GIVEN EXERCISE → What is needed is an exact copy of the lines from the one containing "Write part 4" to the one containing "top: its upper edge's height.", both lines included, and no other lines.

DATA PROVIDED →
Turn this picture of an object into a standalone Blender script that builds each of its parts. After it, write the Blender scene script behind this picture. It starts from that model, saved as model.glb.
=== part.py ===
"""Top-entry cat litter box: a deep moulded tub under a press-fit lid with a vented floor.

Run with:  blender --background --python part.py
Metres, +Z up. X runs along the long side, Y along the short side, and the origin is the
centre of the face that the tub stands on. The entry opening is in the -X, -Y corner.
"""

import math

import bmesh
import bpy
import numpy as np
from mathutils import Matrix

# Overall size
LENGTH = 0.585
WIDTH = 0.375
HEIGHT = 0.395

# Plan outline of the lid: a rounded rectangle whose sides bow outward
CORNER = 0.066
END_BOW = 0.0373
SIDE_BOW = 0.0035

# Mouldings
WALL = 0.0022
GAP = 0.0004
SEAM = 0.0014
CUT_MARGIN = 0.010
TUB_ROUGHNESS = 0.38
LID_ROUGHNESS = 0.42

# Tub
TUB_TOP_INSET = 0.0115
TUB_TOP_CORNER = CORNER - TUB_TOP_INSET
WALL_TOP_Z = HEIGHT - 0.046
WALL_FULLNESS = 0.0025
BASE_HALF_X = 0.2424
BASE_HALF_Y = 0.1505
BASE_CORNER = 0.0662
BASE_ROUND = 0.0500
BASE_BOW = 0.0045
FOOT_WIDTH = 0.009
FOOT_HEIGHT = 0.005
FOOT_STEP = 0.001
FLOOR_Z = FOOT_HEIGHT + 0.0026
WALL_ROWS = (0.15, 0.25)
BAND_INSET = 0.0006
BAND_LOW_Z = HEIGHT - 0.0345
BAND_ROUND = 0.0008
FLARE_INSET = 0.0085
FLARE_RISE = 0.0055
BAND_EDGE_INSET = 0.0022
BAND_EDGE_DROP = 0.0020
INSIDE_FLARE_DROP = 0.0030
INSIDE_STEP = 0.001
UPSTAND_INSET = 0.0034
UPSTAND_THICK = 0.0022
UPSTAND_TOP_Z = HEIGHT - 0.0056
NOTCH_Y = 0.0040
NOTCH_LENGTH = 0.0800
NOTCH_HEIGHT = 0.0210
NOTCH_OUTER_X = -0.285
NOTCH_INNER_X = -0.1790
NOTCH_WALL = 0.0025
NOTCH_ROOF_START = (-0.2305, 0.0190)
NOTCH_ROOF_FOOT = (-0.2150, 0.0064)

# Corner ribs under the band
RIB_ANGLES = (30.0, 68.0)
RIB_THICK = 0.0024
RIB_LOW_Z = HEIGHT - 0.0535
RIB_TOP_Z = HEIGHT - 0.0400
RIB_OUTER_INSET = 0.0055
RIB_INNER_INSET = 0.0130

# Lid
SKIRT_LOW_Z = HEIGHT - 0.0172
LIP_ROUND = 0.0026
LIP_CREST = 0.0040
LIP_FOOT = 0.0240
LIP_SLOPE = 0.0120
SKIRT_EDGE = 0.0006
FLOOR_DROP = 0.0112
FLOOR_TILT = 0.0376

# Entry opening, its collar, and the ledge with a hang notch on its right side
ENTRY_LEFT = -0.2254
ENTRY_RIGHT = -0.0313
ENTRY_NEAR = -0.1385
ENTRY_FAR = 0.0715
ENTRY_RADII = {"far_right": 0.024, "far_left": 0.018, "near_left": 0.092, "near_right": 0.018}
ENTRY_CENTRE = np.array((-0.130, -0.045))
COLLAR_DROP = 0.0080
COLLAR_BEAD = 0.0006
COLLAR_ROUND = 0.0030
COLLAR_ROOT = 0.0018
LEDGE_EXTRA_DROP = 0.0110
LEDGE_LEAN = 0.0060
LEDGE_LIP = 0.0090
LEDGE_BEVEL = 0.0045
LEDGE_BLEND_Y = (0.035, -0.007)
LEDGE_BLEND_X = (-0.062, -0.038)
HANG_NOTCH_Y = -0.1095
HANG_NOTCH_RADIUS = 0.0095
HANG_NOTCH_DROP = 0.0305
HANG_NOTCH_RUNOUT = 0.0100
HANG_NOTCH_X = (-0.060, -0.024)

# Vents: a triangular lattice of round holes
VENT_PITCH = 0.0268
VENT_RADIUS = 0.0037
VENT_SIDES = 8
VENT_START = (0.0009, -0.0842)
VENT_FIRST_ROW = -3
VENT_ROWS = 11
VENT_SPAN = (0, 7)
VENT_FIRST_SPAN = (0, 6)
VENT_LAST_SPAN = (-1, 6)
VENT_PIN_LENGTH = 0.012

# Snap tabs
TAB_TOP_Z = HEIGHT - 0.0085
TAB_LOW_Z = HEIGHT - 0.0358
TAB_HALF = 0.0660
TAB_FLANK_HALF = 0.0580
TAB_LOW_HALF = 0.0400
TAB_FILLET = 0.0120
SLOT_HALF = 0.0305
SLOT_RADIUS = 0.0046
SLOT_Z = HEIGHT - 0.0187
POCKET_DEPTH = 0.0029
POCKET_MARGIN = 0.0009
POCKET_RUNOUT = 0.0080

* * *

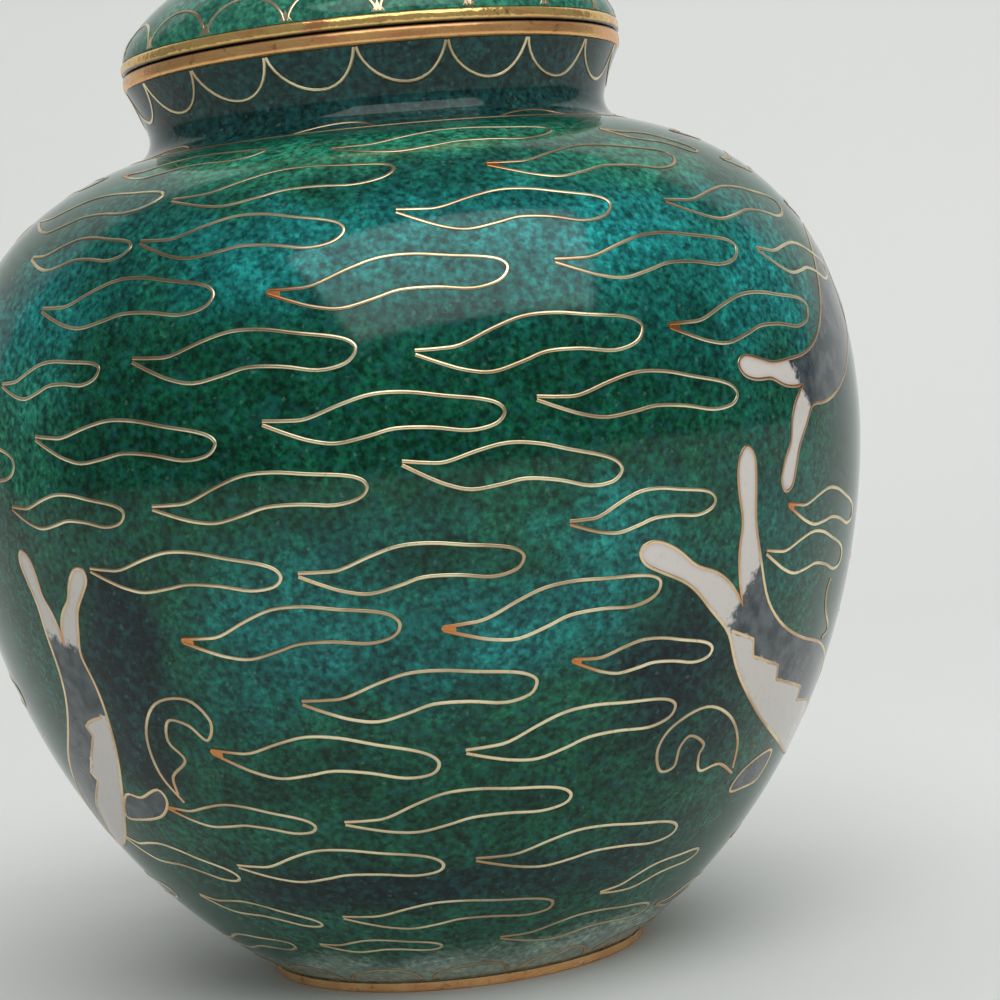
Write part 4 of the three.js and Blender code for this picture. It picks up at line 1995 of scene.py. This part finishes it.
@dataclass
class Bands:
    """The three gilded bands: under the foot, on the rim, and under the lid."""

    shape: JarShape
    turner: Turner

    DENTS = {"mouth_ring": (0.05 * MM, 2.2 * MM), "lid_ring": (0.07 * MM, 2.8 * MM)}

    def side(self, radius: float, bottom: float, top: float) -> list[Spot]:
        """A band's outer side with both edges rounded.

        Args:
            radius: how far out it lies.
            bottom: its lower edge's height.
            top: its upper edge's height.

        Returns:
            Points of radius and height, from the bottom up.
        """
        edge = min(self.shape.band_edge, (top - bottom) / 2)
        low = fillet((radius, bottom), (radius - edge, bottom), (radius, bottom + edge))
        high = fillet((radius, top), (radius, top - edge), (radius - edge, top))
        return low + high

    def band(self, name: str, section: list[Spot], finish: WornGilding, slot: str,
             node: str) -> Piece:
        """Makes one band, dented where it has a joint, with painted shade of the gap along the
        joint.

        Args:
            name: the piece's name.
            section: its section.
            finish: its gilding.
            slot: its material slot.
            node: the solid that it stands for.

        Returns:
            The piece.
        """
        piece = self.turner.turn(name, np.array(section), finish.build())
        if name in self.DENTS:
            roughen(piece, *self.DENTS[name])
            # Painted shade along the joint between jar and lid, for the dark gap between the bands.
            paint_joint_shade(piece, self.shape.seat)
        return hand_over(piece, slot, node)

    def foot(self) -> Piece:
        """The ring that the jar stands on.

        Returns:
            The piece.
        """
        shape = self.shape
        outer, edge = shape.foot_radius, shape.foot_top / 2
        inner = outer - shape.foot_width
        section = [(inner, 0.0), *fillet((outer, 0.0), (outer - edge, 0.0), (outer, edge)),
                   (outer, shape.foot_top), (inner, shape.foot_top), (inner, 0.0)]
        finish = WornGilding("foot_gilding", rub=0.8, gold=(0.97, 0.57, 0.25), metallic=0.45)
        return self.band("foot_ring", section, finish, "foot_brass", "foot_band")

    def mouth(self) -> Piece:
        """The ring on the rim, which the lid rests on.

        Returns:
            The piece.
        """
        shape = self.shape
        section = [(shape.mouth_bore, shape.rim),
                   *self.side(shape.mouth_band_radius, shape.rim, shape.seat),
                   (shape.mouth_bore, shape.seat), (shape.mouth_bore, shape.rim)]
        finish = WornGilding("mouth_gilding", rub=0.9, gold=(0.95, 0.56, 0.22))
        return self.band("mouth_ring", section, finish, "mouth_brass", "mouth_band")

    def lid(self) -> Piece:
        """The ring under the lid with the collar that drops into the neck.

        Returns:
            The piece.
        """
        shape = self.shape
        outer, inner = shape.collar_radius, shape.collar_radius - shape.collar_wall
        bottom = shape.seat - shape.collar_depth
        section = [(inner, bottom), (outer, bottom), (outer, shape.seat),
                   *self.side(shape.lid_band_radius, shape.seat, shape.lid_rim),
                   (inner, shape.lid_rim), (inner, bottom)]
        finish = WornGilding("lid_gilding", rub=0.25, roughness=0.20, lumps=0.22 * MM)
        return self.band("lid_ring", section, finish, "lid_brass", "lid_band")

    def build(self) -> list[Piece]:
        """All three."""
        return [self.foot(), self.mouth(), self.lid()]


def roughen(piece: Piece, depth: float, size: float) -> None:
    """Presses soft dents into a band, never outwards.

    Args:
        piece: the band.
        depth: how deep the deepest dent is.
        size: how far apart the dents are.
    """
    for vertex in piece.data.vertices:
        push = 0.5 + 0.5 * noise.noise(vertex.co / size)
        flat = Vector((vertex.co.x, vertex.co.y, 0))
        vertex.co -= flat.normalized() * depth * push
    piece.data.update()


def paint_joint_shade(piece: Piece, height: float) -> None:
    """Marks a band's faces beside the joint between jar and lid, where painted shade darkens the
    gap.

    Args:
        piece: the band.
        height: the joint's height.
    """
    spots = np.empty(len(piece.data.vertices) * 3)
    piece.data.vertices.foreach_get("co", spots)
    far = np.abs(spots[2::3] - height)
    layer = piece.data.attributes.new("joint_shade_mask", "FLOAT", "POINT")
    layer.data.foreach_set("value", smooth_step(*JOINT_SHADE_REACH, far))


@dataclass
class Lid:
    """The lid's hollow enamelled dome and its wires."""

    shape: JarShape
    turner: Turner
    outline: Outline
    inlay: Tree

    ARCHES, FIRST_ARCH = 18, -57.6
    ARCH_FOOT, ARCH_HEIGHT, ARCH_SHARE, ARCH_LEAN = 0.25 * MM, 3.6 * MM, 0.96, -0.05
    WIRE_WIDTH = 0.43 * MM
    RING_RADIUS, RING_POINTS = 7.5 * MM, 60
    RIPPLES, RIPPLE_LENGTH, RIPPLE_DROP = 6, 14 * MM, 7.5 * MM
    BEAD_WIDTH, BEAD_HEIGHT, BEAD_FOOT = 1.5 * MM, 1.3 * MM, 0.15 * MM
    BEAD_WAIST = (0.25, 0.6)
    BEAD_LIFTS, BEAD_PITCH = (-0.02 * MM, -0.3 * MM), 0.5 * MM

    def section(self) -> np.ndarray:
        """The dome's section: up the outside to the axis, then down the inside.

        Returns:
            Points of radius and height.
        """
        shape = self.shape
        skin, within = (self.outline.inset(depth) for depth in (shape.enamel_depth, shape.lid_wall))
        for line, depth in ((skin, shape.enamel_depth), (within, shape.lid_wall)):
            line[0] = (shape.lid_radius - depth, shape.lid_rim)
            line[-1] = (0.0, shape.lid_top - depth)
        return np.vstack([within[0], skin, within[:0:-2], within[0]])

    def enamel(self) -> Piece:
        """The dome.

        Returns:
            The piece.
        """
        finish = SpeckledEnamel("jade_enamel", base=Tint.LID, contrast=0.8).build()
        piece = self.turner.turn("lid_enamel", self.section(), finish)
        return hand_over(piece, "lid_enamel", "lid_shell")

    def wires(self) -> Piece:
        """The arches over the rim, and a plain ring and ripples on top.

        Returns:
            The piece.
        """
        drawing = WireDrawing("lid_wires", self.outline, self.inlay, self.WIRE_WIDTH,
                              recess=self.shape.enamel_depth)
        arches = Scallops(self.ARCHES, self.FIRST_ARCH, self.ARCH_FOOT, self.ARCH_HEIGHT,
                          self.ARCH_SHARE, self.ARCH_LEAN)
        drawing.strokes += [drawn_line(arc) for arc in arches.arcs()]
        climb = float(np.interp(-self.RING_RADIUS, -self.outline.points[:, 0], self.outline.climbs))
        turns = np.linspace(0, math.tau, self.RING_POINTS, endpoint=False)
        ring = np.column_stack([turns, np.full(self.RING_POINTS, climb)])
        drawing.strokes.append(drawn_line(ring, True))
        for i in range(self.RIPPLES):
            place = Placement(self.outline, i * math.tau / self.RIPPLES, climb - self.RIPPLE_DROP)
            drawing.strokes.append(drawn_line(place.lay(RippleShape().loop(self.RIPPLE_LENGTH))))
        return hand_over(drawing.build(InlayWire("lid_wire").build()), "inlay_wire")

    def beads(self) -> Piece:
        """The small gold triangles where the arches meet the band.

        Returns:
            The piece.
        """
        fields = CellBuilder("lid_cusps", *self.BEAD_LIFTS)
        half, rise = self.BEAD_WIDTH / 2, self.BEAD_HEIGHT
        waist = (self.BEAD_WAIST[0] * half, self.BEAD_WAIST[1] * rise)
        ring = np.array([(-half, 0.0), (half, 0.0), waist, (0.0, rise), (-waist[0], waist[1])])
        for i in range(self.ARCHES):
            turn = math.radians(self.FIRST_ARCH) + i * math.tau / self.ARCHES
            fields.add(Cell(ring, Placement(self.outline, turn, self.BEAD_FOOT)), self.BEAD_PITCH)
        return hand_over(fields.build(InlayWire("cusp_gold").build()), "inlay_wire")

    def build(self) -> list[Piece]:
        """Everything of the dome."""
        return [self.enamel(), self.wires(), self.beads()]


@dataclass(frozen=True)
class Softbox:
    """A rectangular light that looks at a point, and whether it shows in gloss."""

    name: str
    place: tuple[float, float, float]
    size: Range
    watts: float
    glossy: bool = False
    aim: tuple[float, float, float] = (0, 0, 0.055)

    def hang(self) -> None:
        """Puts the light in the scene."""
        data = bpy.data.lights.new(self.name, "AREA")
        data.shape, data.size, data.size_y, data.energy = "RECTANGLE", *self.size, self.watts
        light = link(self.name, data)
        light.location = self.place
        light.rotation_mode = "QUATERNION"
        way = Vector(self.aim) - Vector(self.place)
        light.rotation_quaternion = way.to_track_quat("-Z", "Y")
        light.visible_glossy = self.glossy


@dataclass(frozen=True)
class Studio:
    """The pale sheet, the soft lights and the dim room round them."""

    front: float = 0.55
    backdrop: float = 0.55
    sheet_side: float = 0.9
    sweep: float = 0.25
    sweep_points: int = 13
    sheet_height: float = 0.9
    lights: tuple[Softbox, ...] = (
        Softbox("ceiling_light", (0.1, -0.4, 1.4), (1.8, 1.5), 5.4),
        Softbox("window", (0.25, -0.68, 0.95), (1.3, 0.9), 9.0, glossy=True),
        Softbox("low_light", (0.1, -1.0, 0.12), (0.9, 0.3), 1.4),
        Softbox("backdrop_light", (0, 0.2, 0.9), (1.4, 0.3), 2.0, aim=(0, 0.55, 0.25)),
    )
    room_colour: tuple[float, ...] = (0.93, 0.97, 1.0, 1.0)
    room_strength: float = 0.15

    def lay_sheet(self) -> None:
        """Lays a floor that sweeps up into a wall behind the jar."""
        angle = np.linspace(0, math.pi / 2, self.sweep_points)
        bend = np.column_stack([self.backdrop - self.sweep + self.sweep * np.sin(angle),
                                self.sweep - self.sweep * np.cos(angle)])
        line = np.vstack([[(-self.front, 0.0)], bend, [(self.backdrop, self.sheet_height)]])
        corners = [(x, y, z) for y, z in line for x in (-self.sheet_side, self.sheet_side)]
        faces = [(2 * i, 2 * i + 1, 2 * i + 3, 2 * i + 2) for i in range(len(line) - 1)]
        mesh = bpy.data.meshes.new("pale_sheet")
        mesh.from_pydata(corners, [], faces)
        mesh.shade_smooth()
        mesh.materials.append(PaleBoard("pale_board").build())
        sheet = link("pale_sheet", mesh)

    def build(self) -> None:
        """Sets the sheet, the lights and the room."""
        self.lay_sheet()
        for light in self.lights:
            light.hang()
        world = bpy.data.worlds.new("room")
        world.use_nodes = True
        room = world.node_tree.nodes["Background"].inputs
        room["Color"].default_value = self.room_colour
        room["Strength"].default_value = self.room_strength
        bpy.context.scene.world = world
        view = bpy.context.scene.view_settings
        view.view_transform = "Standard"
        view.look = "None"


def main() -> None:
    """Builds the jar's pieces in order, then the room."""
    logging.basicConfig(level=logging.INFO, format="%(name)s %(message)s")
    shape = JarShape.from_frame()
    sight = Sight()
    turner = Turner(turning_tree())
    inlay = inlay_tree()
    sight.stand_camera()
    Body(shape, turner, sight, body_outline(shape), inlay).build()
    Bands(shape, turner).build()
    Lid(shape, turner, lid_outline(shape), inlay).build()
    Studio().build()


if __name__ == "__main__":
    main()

CORRECT OUTPUT →
Write part 4 of the three.js and Blender code for this picture. It picks up at line 1995 of scene.py. This part finishes it.
@dataclass
class Bands:
    """The three gilded bands: under the foot, on the rim, and under the lid."""

    shape: JarShape
    turner: Turner

    DENTS = {"mouth_ring": (0.05 * MM, 2.2 * MM), "lid_ring": (0.07 * MM, 2.8 * MM)}

    def side(self, radius: float, bottom: float, top: float) -> list[Spot]:
        """A band's outer side with both edges rounded.

        Args:
            radius: how far out it lies.
            bottom: its lower edge's height.
            top: its upper edge's height.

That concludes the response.